The attributes marked as generated ("method:", "owner:" and "fingerpr:") are generated by the software. They may be omitted by the user when supplying a key. The software will then derive these attributes from the actual key and a warning will be added to the acknowledgement message informing the user that these attributes have been added. If they are included, the software will still derive them and compare the derived values with the supplied ones. If there are any differences, the derived values will replace the incorrect ones supplied. Another warning will be added to the acknowledgement about the replacement.
The other attributes have their usual meanings as defined in the AFRINIC Database Reference Manual. This is an example of a valid key-cert object as it might appear in the database:
key-cert: PGPKEY-4B8AE00D method: PGP owner: Zola Abalo fingerpr: 9D 82 4B B8 38 56 AE 12 BD 88 73 F7 EF D3 7A 92 certif: ---BEGIN PGP PUBLIC KEY BLOCK--- certif: Version: 2.6.3ia certif: certif: mQA9AzZizeQAAAEBgJsq2YfoInVOWlLxalmR14GlUzEd0WgrUH9iXjZ certif: a/uqWiLnvN59S4rgDQAFEbQeSm9lIFRoZSBVc2VyIDxqb2VAZXhhbXB certif: iQBFAwUQNmLN5ee83n1LiuANAQFOFQGAmowlUYtF+xnWBdMNDKBiOSy certif: YvpKr05Aycn8Rb55E1onZL5KhNMYU/gd certif: =nfno certif: ---END PGP PUBLIC KEY BLOCK--- mnt-by: EXAMPLE-MNT changed: email@example.com 19981117 source: AFRINIC
If you do not already have a maintainer (mntner) object to be used in the mandatory "mnt-by:" attribute, you need to create a new mntner with some other authentication method (for example MD5-PW), then create the key-cert object which references the maintainer just created.

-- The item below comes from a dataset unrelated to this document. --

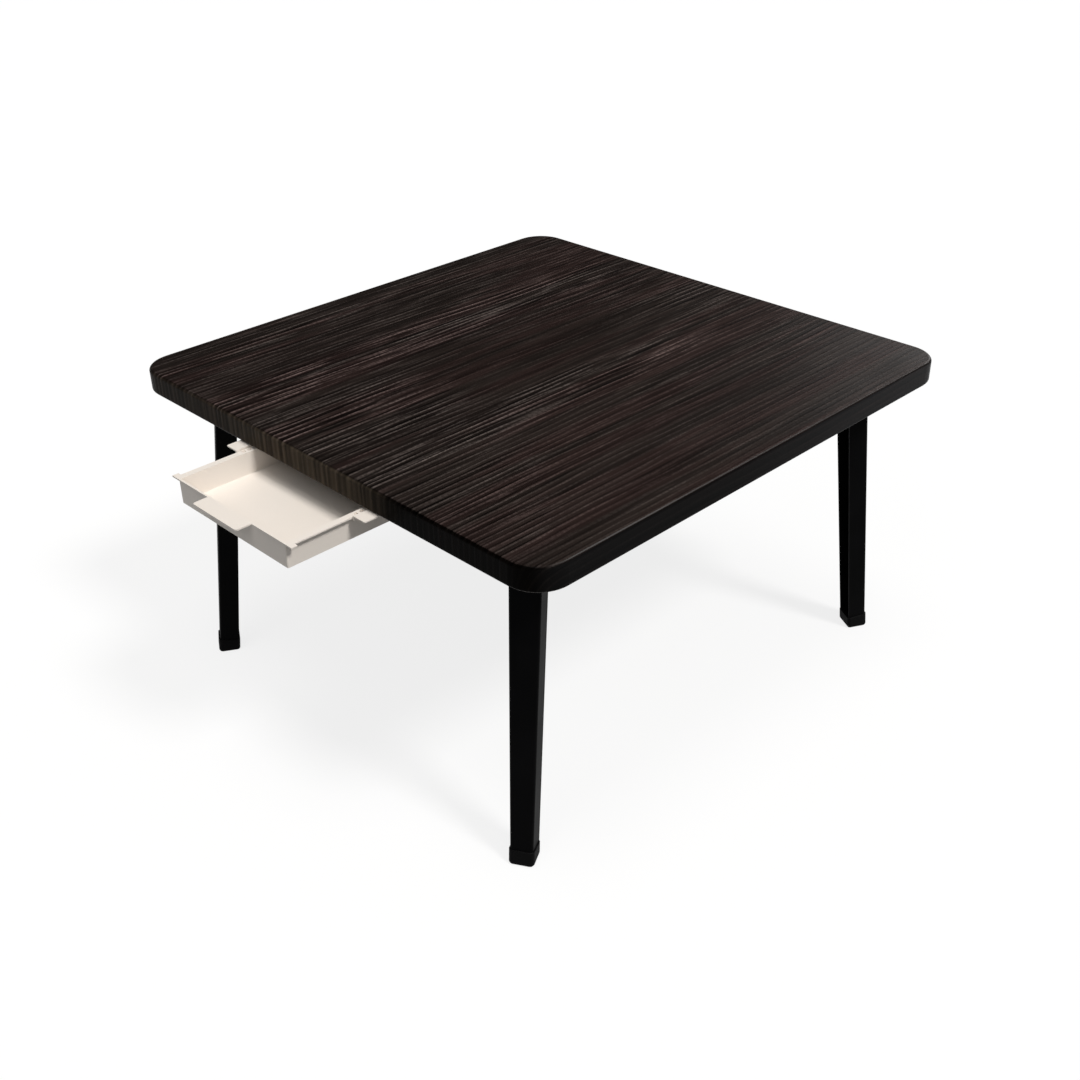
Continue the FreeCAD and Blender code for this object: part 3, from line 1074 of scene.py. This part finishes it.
@dataclass
class Studio:
    """Camera, pale floor, lamps and sky."""

    yaw: float = 45.62
    pitch: float = 31.02
    roll: float = -0.93
    distance: float = 1.389
    shift_right: float = -0.0024
    shift_up: float = -0.1894
    focal_pixels: float = 1324.0
    frame_pixels: float = 1080.0
    sensor: float = 36.0
    floor_level: float = -0.35
    floor_radius: float = 14.0
    floor_sides: int = 96
    floor_glow: float = 0.82
    floor_bounce: float = 0.13
    floor_seen: float = 0.95
    sky: float = 0.20
    sky_colour: Colour = (0.96, 0.98, 1.0)
    sky_tilt: Span = (-1.0, 1.0, 0.65, 1.35)
    horizon: Span = (0.0, 0.10)
    ceiling: float = 0.045
    window: float = 9.6
    window_at: Direction = (-0.25, 0.90, 0.36)
    window_edge: Span = (0.955, 0.992)
    lamps: tuple[Lamp, ...] = (
        Lamp(name="key", energy=2.2, spread=12.0, toward=(0.62, 0.06, 0.78)),
        Lamp(name="overhead", energy=0.88, spread=24.0, toward=(0.04, -0.12, 0.99)),
        Lamp(name="fill", energy=0.34, spread=40.0, toward=(0.30, -0.60, 0.74)),
    )

    def build(self) -> None:
        """Sets up the camera, the lights and the floor."""
        self._camera()
        self._world()
        for lamp in self.lamps:
            lamp.build()
        self._floor()
        bpy.context.scene.view_settings.view_transform = "Standard"

    def _camera(self) -> None:
        """Places the camera at the photograph's viewing angle."""
        yaw, pitch, roll = (math.radians(angle) for angle in (self.yaw, self.pitch, self.roll))
        level = math.cos(pitch)
        back = Vector((math.sin(yaw) * level, -math.cos(yaw) * level, math.sin(pitch)))
        right = Vector((math.cos(yaw), math.sin(yaw), 0.0))
        up = back.cross(right)
        place = right * self.shift_right + up * self.shift_up + back * self.distance
        turned_right = right * math.cos(roll) + up * math.sin(roll)
        turned_up = up * math.cos(roll) - right * math.sin(roll)
        data = bpy.data.cameras.new("photo_camera")
        data.sensor_width = self.sensor
        data.lens = self.sensor * self.focal_pixels / self.frame_pixels
        camera = bpy.data.objects.new("photo_camera", data)
        bpy.context.scene.collection.objects.link(camera)
        camera.matrix_world = Matrix((turned_right, turned_up, back)).transposed().to_4x4()
        camera.matrix_world.translation = place
        bpy.context.scene.camera = camera

    def _seen(self, graph: Graph) -> Socket:
        """Whether a ray shows the background: from the camera, in gloss or through glass."""
        path = graph.add("ShaderNodeLightPath", {}).outputs
        gloss = graph.math("MAXIMUM", path["Is Glossy Ray"], path["Is Transmission Ray"])
        return graph.math("MAXIMUM", path["Is Camera Ray"], gloss)

    def _world(self) -> None:
        """Makes a soft sky, white to the camera, with a dim ceiling and a window in reflections."""
        world = bpy.data.worlds.new("studio")
        bpy.context.scene.world = world
        world.use_nodes = True
        graph = Graph(world.node_tree)
        world.node_tree.nodes.clear()
        path = graph.add("ShaderNodeLightPath", {}).outputs
        sideways, _, height = graph.parts(graph.here("Generated"))
        low = graph.ramp(height, *self.horizon, 1.0, self.ceiling)
        toward = graph.dot(graph.here("Generated"), self.window_at)
        window = graph.ramp(toward, *self.window_edge, 0.0, self.window)
        overhead = graph.math("MAXIMUM", low, window)
        shown = graph.math("MAXIMUM", path["Is Camera Ray"], overhead)
        backdrop = graph.add("ShaderNodeBackground", {"Color": _rgba(WHITE), "Strength": shown})
        sky = graph.math("MULTIPLY", graph.ramp(sideways, *self.sky_tilt), self.sky)
        plugs = {"Color": _rgba(self.sky_colour), "Strength": sky}
        light = graph.add("ShaderNodeBackground", plugs)
        plugs = {0: self._seen(graph), 1: light.outputs[0], 2: backdrop.outputs[0]}
        either = graph.add("ShaderNodeMixShader", plugs)
        graph.add("ShaderNodeOutputWorld", {"Surface": either.outputs[0]})

    def _floor(self) -> None:
        """Lays the round pale floor, clear from below so that the underside can be seen."""
        ring = [
            (self.floor_radius * math.cos(turn), self.floor_radius * math.sin(turn), self.floor_level)
            for turn in (math.tau * step / self.floor_sides for step in range(self.floor_sides))
        ]
        mesh = bpy.data.meshes.new("floor")
        mesh.from_pydata(ring, [], [list(range(self.floor_sides))])
        floor = bpy.data.objects.new("floor", mesh)
        bpy.context.scene.collection.objects.link(floor)
        material = bpy.data.materials.new("pale_floor")
        material.use_nodes = True
        material.node_tree.nodes.clear()
        graph = Graph(material.node_tree)
        seen = self._seen(graph)
        bounce, shown = ((level, level, level) for level in (self.floor_bounce, self.floor_seen))
        matt = graph.add("ShaderNodeBsdfDiffuse", {"Color": graph.mix(seen, bounce, shown)})
        glow = graph.add("ShaderNodeEmission", {"Color": _rgba(WHITE), "Strength": 1.0})
        share = graph.math("MULTIPLY", seen, self.floor_glow)
        lit = graph.add("ShaderNodeMixShader", {0: share, 1: matt.outputs[0], 2: glow.outputs[0]})
        clear = graph.add("ShaderNodeBsdfTransparent", {})
        below = graph.add("ShaderNodeNewGeometry", {}).outputs["Backfacing"]
        sided = graph.add("ShaderNodeMixShader", {0: below, 1: lit.outputs[0], 2: clear.outputs[0]})
        graph.add("ShaderNodeOutputMaterial", {"Surface": sided.outputs[0]})
        mesh.materials.append(material)


def main() -> None:
    """Builds the table's dressing and the studio."""
    logging.basicConfig(level=logging.INFO, format="%(message)s")
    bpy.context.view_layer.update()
    effects = Effects()
    finishes = make_finishes(effects)
    log.info("finishes ready")
    TableTop(finishes).build()
    log.info("table top dressed")
    for corner in Corner:
        CornerLeg(finishes, corner).build()
        log.info("leg dressed: %s", corner.value)
    SlidingTray(finishes).build()
    log.info("tray and rails dressed")
    Studio().build()
    log.info("studio ready")


if __name__ == "__main__":
    main()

After that, you can change the maintainer to use PGP authentication with the key-cert object as an authentication key. These key-cert objects can be queried in the usual ways by searching for a specific key as defined in the "key-cert:" attribute or using the inverse option with -i fingerpr.
AFRINIC does not guarantee that a key belongs to any specific entity; we are not a certificate authority. Anyone can supply any public keys with any ownership information to the database and these keys can be used to protect other objects by checking that the update comes from someone who knows the corresponding secret key.
Please also note that signatures in the keys are ignored. We kindly ask you to limit the number of key signatures to a minimum.
PGP authentication can be activated by setting the value of an "auth:" attribute to PGPKEY- where is the PGP key ID to be used for authentication. This string is the same one which is used in the corresponding key-cert object's "key-cert:" attribute.
Remember that if you have multiple "auth:" attributes in a maintainer or if you have multiple "mnt-by:" attributes in an object, all possible authentication methods are combined by a logical OR which means that any single one of the specified authentication methods can be used. There is no security advantage in using PGP authentication with an object which can also be updated with a crypted password authentication.
If you specify a non-existent key-cert object, or someone else's key-cert object, you will have locked your mntner. You will then have to contact firstname.lastname@example.org for assistance to unlock it. Also, if you delete your key-cert object you will again lock your mntner until you re-create the key-cert object. This is an example of a valid mntner object which uses PGP authentication:
mntner: EXAMPLE-MNT descr: Example maintainer admin-c: ZA4-RIPE upd-to: email@example.com auth: PGPKEY-4B8AE00D mnt-by: EXAMPLE-MNT changed: firstname.lastname@example.org 19981117 source: AFRINIC
PGP signed updates can be sent to the database simply by signing the body of the message containing the updates and sending it to the server. Remember to use ASCII armoring.
Multiple PGP-signed and non-signed parts can be supplied in a single update message, each part is processed separately. You can supply several objects which are protected by different PGP keys in a single update message providing all required signatures are present. PGP parts with invalid signatures are handled as plain text. If the object is protected by an authentication method other than PGP, or has multiple authentication schemes in use and the required authentication is present, it will still be authorised. If PGP is the only form of authentication present the authentication will fail.
PGP authentication can be mixed with any of the other forms of authentication in the same mntner object. Each authentication method used can have multiple instances present. All the authentications present in a mntner object are processed with a logical 'OR' to determine if the authentication is passed. PGP can only be used with updates submitted by e-mail (and not through MyAFRINIC for example).
Please note that encryption technology is subject to legal restrictions in some countries. PGP signatures are based on public key encryption. Consult a lawyer if you are uncertain about your local situation.